The new lower interest rates may have a similar effect as the planned stress test relaxation, and OSFI may be attempting not to compound the effect.

However, many mortgage lenders have not yet passed on the first of the two BoC rate cuts to their customers, and some have even increased fixed mortgage rates.

Jeremy Rudin, the Superintendent of Financial Institutions, said in a statement, “OSFI is focusing its efforts on issues in the environment that require continued vigilance. OSFI is committed to being a risk-based and agile regulator that calibrates responses that are fit for purpose.”

OSFI is also lowering the Domestic Stability Buffer requirement for domestic systemically important banks by 1.25 per cent of risk weighted assets, effective immediately, according to the Department of Finance. Such banks were supposed to see their buffer increased to 2.25 per cent, but this increase is now cancelled.

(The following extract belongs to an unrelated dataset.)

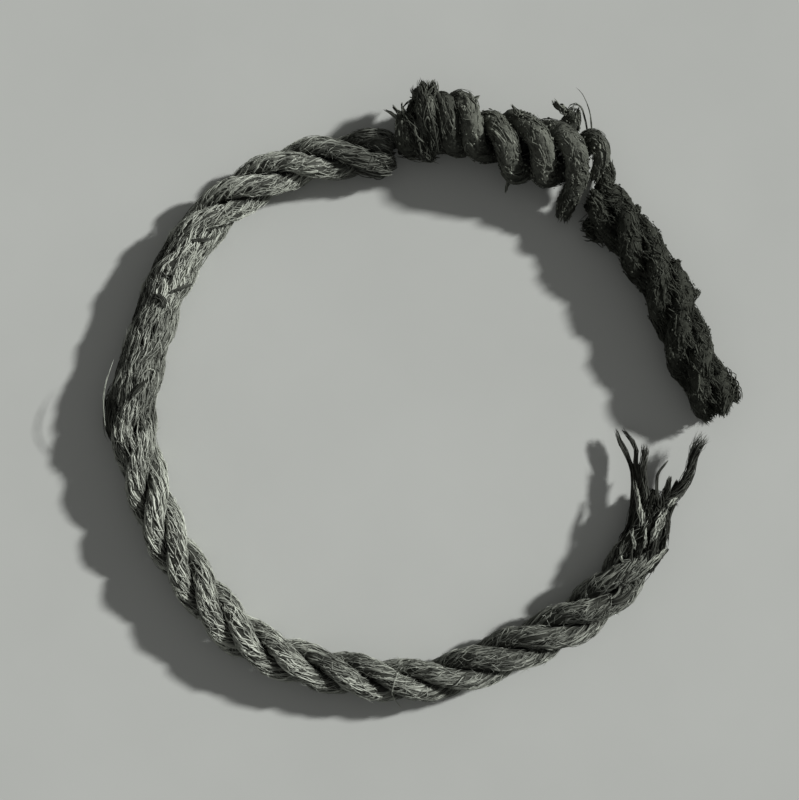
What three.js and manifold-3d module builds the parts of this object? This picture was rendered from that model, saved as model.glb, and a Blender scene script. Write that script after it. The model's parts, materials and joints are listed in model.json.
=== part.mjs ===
// Coiled frayed rope: an old three-strand rope in three broken lengths, laid end to end in one open
// ring on a flat surface. Millimetres, +Z up, origin under the middle of the ring at the surface.
//
//   pale_length      the long bleached length: three quarters of the ring, opened into tails at one end
//   loosened_length  a short dark length whose three strands have slackened into wide turns
//   dark_length      a short dark length, still tightly laid, blunt at both ends

import * as THREE from 'three';
import Module from 'manifold-3d';
import { mergeVertices } from 'three/addons/utils/BufferGeometryUtils.js';

const wasm = await Module();
wasm.setup();

// ---- Driving dimensions -------------------------------------------------------------------------

const LAY = 67.5; // length of rope in which a strand goes once round, in a sound stretch
const STRAND_REACH = 95; // degrees of each strand's round that show, to either side of its crown
const STEPS_PER_LAY = 12;
const STRAND_ARC_SEGMENTS = 3;
const LOOSE_STRAND_STEP = 4;
const LOOSE_STRAND_SEGMENTS = 5;
const TAIL_STEP = 5;
const TAIL_SEGMENTS = 4;

// Where a strand's crown lies at the first end, in degrees up from the left of the way the route runs.
const PALE_START = -8;
const DARK_START = -13;

// Routes: x, y, the height of the rope's axis, and the rope's diameter there.
const PALE_ROUTE = [
  [-12.8, 104.7, 9.0, 15.0],
  [-17.3, 104.6, 9.0, 19.0],
  [-30.4, 103.5, 9.0, 20.0],
  [-51.9, 100.0, 9.0, 20.0],
  [-73.4, 89.7, 9.2, 20.5],
  [-88.5, 78.1, 9.0, 20.0],
  [-102.2, 60.0, 9.2, 20.5],
  [-110.0, 45.0, 9.0, 20.0],
  [-115.5, 28.2, 9.0, 20.0],
  [-121.6, 6.7, 9.6, 21.5],
  [-123.7, -10.5, 9.6, 21.5],
  [-120.7, -27.7, 9.2, 20.5],
  [-115.5, -44.9, 9.2, 20.5],
  [-108.7, -62.1, 9.0, 20.0],
  [-99.2, -77.6, 9.2, 20.5],
  [-87.2, -93.1, 9.2, 20.5],
  [-73.4, -105.5, 9.2, 20.5],
  [-54.1, -114.6, 9.0, 20.0],
  [-32.6, -119.7, 8.8, 19.5],
  [-8.9, -122.7, 8.6, 19.0],
  [10.4, -121.0, 8.6, 19.0],
  [29.8, -113.7, 9.4, 21.0],
  [49.1, -105.5, 9.4, 21.0],
  [68.5, -94.8, 9.6, 21.5],
  [82.3, -82.7, 9.6, 21.5],
  [91.7, -69.8, 9.4, 20.5],
  [97.7, -55.6, 9.2, 18.5],
  [100.3, -45.1, 9.2, 14.5],
  [101.2, -41.6, 9.2, 9.0],
];

// The loosened length's three strands, each wound round the others: x, y, height and diameter.
const LOOSENED_STRANDS = [
  [
    [-6.8, 118.1, 15.0, 8.4],
    [-6.8, 112.5, 18.5, 9.4],
    [-5.0, 107.3, 12.0, 9.6],
    [6.1, 114.2, 4.8, 9.8],
    [17.1, 126.0, 13.0, 10.6],
    [20.8, 116.8, 22.5, 10.8],
    [25.1, 105.2, 13.0, 10.4],
    [41.0, 107.8, 4.9, 10.2],
    [55.2, 113.8, 13.0, 10.4],
    [65.1, 104.3, 22.0, 10.8],
    [66.3, 91.8, 16.0, 10.4],
    [62.5, 81.5, 9.0, 8.5],
    [61.6, 77.7, 6.0, 6.0],
  ],
  [
    [1.4, 130.5, 15.0, 5.0],
    [1.8, 127.5, 16.5, 8.5],
    [2.7, 118.5, 21.5, 9.8],
    [5.7, 108.6, 13.0, 10.0],
    [17.3, 111.6, 4.8, 10.0],
    [28.5, 117.6, 13.0, 10.2],
    [35.4, 108.2, 22.5, 10.6],
    [40.1, 96.1, 13.0, 10.6],
    [51.7, 103.0, 4.9, 10.2],
    [64.2, 116.8, 12.5, 8.5],
    [65.5, 120.7, 16.0, 5.5],
  ],
  [
    [-7.6, 109.9, 4.8, 8.6],
    [-1.2, 115.1, 4.7, 9.4],
    [8.3, 125.8, 13.5, 10.0],
    [11.3, 117.6, 22.0, 10.0],
    [14.7, 106.9, 13.0, 10.2],
    [28.9, 112.5, 4.9, 10.2],
    [42.3, 117.2, 13.0, 10.6],
    [50.9, 106.5, 22.5, 10.8],
    [53.4, 93.6, 13.0, 10.6],
    [64.2, 100.4, 4.9, 10.2],
    [73.2, 109.9, 12.0, 9.6],
    [76.7, 104.7, 16.5, 8.6],
    [76.5, 98.7, 15.0, 6.0],
    [74.1, 93.1, 12.0, 4.0],
  ],
];

const DARK_ROUTE = [
  [75.6, 85.0, 9.6, 17.0],
  [79.8, 81.2, 9.6, 22.0],
  [86.0, 74.3, 9.7, 22.5],
  [94.3, 62.6, 9.9, 23.0],
  [102.0, 51.9, 9.7, 22.5],
  [107.2, 41.1, 9.9, 23.0],
  [111.5, 30.4, 9.7, 22.5],
  [115.4, 19.6, 9.7, 22.5],
  [120.5, 8.9, 9.7, 22.5],
  [125.6, -1.5, 9.2, 21.5],
  [127.8, -6.3, 9.2, 16.0],
];

// A broken strand that reaches past the dark length's first end: x, y, height and diameter.
const DARK_STUB = [
  [78.8, 85.8, 8.5, 9.0],
  [79.7, 91.4, 8.0, 8.5],
  [80.5, 96.1, 7.5, 7.5],
  [80.1, 99.2, 7.5, 5.0],
];

// The pale length's three tails, from inside the rope to their tips: x, y, height and diameter.
const TAILS = [
  [
    [99.7, -51.1, 9.0, 9.0],
    [104.2, -45.6, 9.5, 7.5],
    [109.8, -41.5, 10.0, 6.0],
    [113.8, -35.4, 10.5, 5.0],
    [116.4, -28.6, 10.5, 4.5],
    [118.8, -22.1, 10.5, 5.0],
    [121.8, -17.4, 10.5, 5.0],
  ],
  [
    [95.7, -53.1, 9.0, 8.0],
    [93.6, -45.1, 8.5, 5.5],
    [92.8, -36.3, 8.0, 4.5],
    [90.7, -28.6, 7.0, 4.5],
    [87.4, -22.1, 6.0, 4.0],
    [85.3, -15.9, 5.0, 3.0],
  ],
  [
    [98.7, -47.1, 9.0, 7.0],
    [96.8, -37.6, 10.0, 5.0],
    [95.4, -31.6, 10.5, 4.0],
    [96.6, -23.3, 11.0, 3.5],
  ],
];

// ---- Shapes -------------------------------------------------------------------------------------

const UP = new THREE.Vector3(0, 0, 1);

// A rope's section of unit radius: an arc for each of its three touching strands, joined by a
// straight line across each groove.
function strandedSection(reach) {
  const strand = Math.sqrt(3) / (2 + Math.sqrt(3));
  const fromAxis = 1 - strand;
  const half = THREE.MathUtils.degToRad(reach);
  const section = new THREE.Shape();
  for (let k = 0; k < 3; k += 1) {
    const facing = (k * 2 * Math.PI) / 3;
    const x = fromAxis * Math.cos(facing);
    const y = fromAxis * Math.sin(facing);
    section.absarc(x, y, strand, facing - half, facing + half, false);
  }
  section.closePath();
  return section;
}

function roundSection() {
  const section = new THREE.Shape();
  section.absarc(0, 0, 1, 0, 2 * Math.PI, false);
  return section;
}

function routeOf(points) {
  const curve = new THREE.CatmullRomCurve3(points.map(([x, y, z]) => new THREE.Vector3(x, y, z)));
  curve.arcLengthDivisions = 100 * points.length;
  return curve;
}

function radiusAt(points, t) {
  const place = t * (points.length - 1);
  const before = Math.min(Math.floor(place), points.length - 2);
  const [, , , first] = points[before];
  const [, , , next] = points[before + 1];
  return THREE.MathUtils.lerp(first, next, place - before) / 2;
}

// Extrudes a section straight, then lays it along its route: turned with the strands, sized to the
// rope there, and pressed flat where its weight would carry it below the surface.
function lay(section, points, { stepLength, curveSegments, startAngle = 0, layLength = Infinity }) {
  const route = routeOf(points);
  const length = route.getLength();
  const geometry = new THREE.ExtrudeGeometry(section, {
    depth: length,
    steps: Math.round(length / stepLength),
    curveSegments,
    bevelEnabled: false,
  });
  const position = geometry.attributes.position;
  for (let i = 0; i < position.count; i += 1) {
    const along = THREE.MathUtils.clamp(position.getZ(i) / length, 0, 1);
    const tangent = route.getTangentAt(along);
    const side = new THREE.Vector3().crossVectors(UP, tangent).normalize();
    const top = new THREE.Vector3().crossVectors(tangent, side);
    const twist = (2 * Math.PI * along * length) / layLength;
    const around = new THREE.Vector2(position.getX(i), position.getY(i));
    around.rotateAround(new THREE.Vector2(), THREE.MathUtils.degToRad(startAngle) + twist);
    around.multiplyScalar(radiusAt(points, route.getUtoTmapping(along)));
    const point = route.getPointAt(along);
    point.addScaledVector(side, around.x).addScaledVector(top, around.y);
    position.setXYZ(i, point.x, point.y, Math.max(point.z, 0));
  }
  geometry.deleteAttribute('normal');
  geometry.deleteAttribute('uv');
  return mergeVertices(geometry, 1e-4);
}

// ---- Joining ------------------------------------------------------------------------------------

function toManifold(geometry) {
  const vertProperties = new Float32Array(geometry.attributes.position.array);
  const triVerts = new Uint32Array(geometry.index.array);
  return new wasm.Manifold(new wasm.Mesh({ numProp: 3, vertProperties, triVerts }));
}

function joined(geometries) {
  const [first, ...rest] = geometries.map(toManifold);
  const mesh = rest.reduce((whole, piece) => whole.add(piece), first).getMesh();
  const geometry = new THREE.BufferGeometry();
  geometry.setAttribute('position', new THREE.BufferAttribute(mesh.vertProperties, 3));
  geometry.setIndex(new THREE.BufferAttribute(mesh.triVerts, 1));
  return geometry;
}

function piece(name, geometry, color) {
  geometry.computeVertexNormals();
  const material = new THREE.MeshStandardMaterial({ color, roughness: 0.95, metalness: 0 });
  const mesh = new THREE.Mesh(geometry, material);
  mesh.name = name;
  return mesh;
}

// ---- The three lengths --------------------------------------------------------------------------

function tail(points) {
  return lay(roundSection(), points, { stepLength: TAIL_STEP, curveSegments: TAIL_SEGMENTS });
}

function looseStrand(points) {
  return lay(roundSection(), points, {
    stepLength: LOOSE_STRAND_STEP,
    curveSegments: LOOSE_STRAND_SEGMENTS,
  });
}

function soundRope(points, startAngle) {
  return lay(strandedSection(STRAND_REACH), points, {
    stepLength: LAY / STEPS_PER_LAY,
    curveSegments: STRAND_ARC_SEGMENTS,
    startAngle,
    layLength: LAY,
  });
}

function paleLength() {
  const geometries = [soundRope(PALE_ROUTE, PALE_START), ...TAILS.map(tail)];
  return piece('pale_length', joined(geometries), 0xa8a59c);
}

function loosenedLength() {
  return piece('loosened_length', joined(LOOSENED_STRANDS.map(looseStrand)), 0x47443f);
}

function darkLength() {
  const geometries = [soundRope(DARK_ROUTE, DARK_START), tail(DARK_STUB)];
  return piece('dark_length', joined(geometries), 0x3a3834);
}

const rope = new THREE.Group();
rope.add(paleLength(), loosenedLength(), darkLength());

export default rope;
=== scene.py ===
# Old three-strand rope in three broken lengths, laid end to end in an open ring. Metres, +Z up.
# Every strand is a heart, painted dark as the shade between its fibres, covered with tapered fibres that
# lie across it at their own twist, and the loose ends are yarns that spread into single fibres.

import json
import math

import bpy
import numpy as np
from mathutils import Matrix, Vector

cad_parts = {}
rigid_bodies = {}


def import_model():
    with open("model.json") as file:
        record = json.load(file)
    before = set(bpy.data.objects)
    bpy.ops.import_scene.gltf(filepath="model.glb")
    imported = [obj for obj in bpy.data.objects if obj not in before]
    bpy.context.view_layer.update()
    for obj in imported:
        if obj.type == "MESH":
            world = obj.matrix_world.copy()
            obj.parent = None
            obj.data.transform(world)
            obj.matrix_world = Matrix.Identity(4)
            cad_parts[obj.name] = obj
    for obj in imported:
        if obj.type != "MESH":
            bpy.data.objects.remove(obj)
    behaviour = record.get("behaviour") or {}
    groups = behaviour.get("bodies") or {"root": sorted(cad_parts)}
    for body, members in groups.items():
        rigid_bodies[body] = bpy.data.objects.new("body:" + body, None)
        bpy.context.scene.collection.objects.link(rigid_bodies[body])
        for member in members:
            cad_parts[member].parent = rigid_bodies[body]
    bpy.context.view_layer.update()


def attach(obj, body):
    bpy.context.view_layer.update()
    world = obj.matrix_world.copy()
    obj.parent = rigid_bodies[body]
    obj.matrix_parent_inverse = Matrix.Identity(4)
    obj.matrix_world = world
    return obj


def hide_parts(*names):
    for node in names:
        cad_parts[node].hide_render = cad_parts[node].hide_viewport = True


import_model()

# ---- Sizes --------------------------------------------------------------------------------------

MM = 0.001
UP = np.array((0.0, 0.0, 1.0))
STRAND_SHARE = math.sqrt(3) / (2 + math.sqrt(3))  # of a rope's radius, when its strands touch
LAY = 67.5 * MM  # length of rope in which a strand goes once round
PALE_START = -8  # where the first strand's crown lies, in degrees up from the rope's left
DARK_START = -13
OPENED = 30 * MM  # how far from its end the pale rope has opened into yarns
TIP = 12 * MM  # the last of it is yarns alone
UNDERSIDE = 0.3 * MM  # fibres press flat this far above the surface that the rope lies on
PRESSED = 0.25 * MM  # or up to this much higher, so that no two lie in one plane
CORED = 2.6  # mm: a tail thicker than this has a core
BUNDLED = 2.2  # mm: a yarn thicker than this is a bundle of many fibres
SIDES = 3  # of a fibre
FLAT = 0.7  # a loose fibre's thickness over its width
SLIM = 1.84  # a loose fibre's width over the distance from its middle to its corners
THIN = 2 * MM  # fibres wind round a thinner strand as if it were this thick
SEATED = 0.95  # of a strand's radius: how high its fibres lie
FULL = 2 * math.pi  # once round
PHASES = (0, 6.3)  # where a wave may start, in radians
SWELLS = (31, 17, 9)  # the lengths, in mm, of the waves that thicken a strand
HIDDEN = 0.85  # radians round a strand from its crown, where the painted shade between the strands begins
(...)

The department said is a statement, “This action will increase the lending capacity of Canada’s large banks and support the supply of credit to the economy during the period of disruption related to COVID-19. The release of the buffer will support in excess of $300 billion of additional lending capacity.”

Finance minister Bill Morneau stated, “The government is preparing a significant stimulus program, to stabilize our economy, support businesses and protect Canadians… To all Canadians, our government wants you to know that we have your back. We will take every necessary step to give you confidence.”